# wet puck



## javayeah (Feb 2, 2011)

Hi everyone. Just the other day I recived a gaggia platinum vision in the mail. I does make pretty decient coffe. One thing I noticed though is that the puck is comming out pretty wet. Is this due to me doing something wrong?


----------



## Glenn (Jun 14, 2008)

Welcome to Coffee Forums UK

The place I would start is with the dose.

Adding more coffee will dry the puck out a bit

Do you know what weight (how many grams of grinds) you are using for each double shot?


----------



## MonkeyHarris (Dec 3, 2010)

Welcome to the forum.

I suffered with the same problem a while ago and Glenn's advice resolved it for me. I found that if I followed some basic principles the puck would almost always come out dry. This is based on a double shot.

1. Make sure your shot is coming out in the 25-30 second range.

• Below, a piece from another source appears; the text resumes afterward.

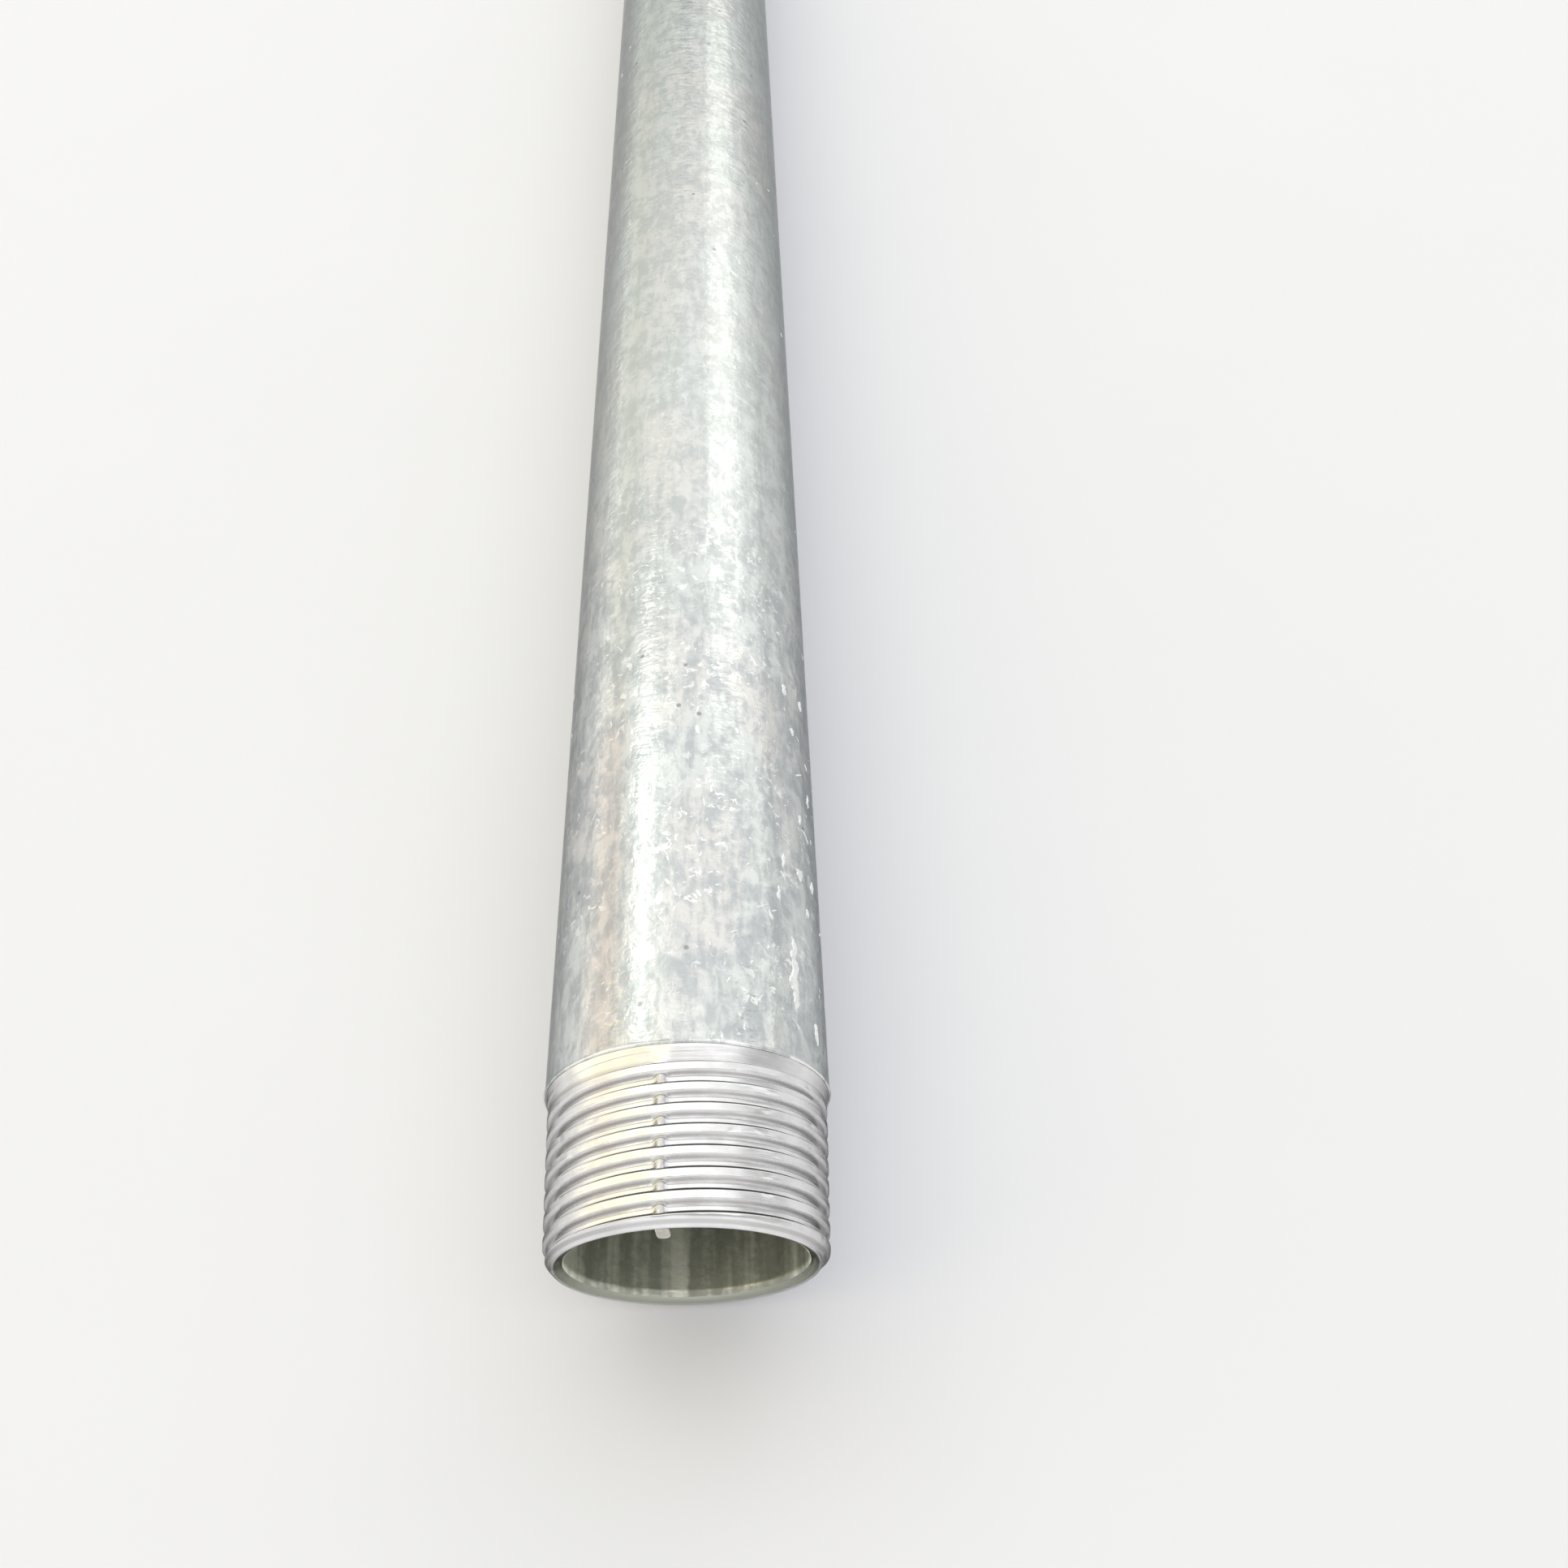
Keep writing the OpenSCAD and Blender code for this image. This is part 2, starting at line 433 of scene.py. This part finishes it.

2. Updose (this is probably the one that fixed it for me) When dosing make sure your grinds are level with the top of your basket using a flat edge (back of a knife) to level off and make sure there are no gaps at the edge. Depending on the size of your basket you should end up with between 15-18g (or possibly more if you have a avery large basket)

3. Tamp with around 30lbs of pressure.

If you can get those things addressed I'm sure your puck consistency will improve but most importantly the taste.

EDIT: Sorry I have assumed you have a grinder and you can adjust the grind for this. If you don't you might have to try adjusting your tamp pressure but I generally found more grinds = drier puck.


----------



## BanishInstant (Oct 12, 2009)

I believe the Gaggia Platinum Vision is a bean-to-cup machine. You need to look in the manual to see where you adjust the grind settings on the machine. The follow the advice given already.

Why do I only get bills in the mail?


----------



## MonkeyHarris (Dec 3, 2010)

Hahaha! Guess I should have looked that up first


----------



## javayeah (Feb 2, 2011)

Thanks guy's. Got it all worked out. I upper the dose, set the gring a spot finer, and increased the preasure just a bit. Works great now. Thank you again!


----------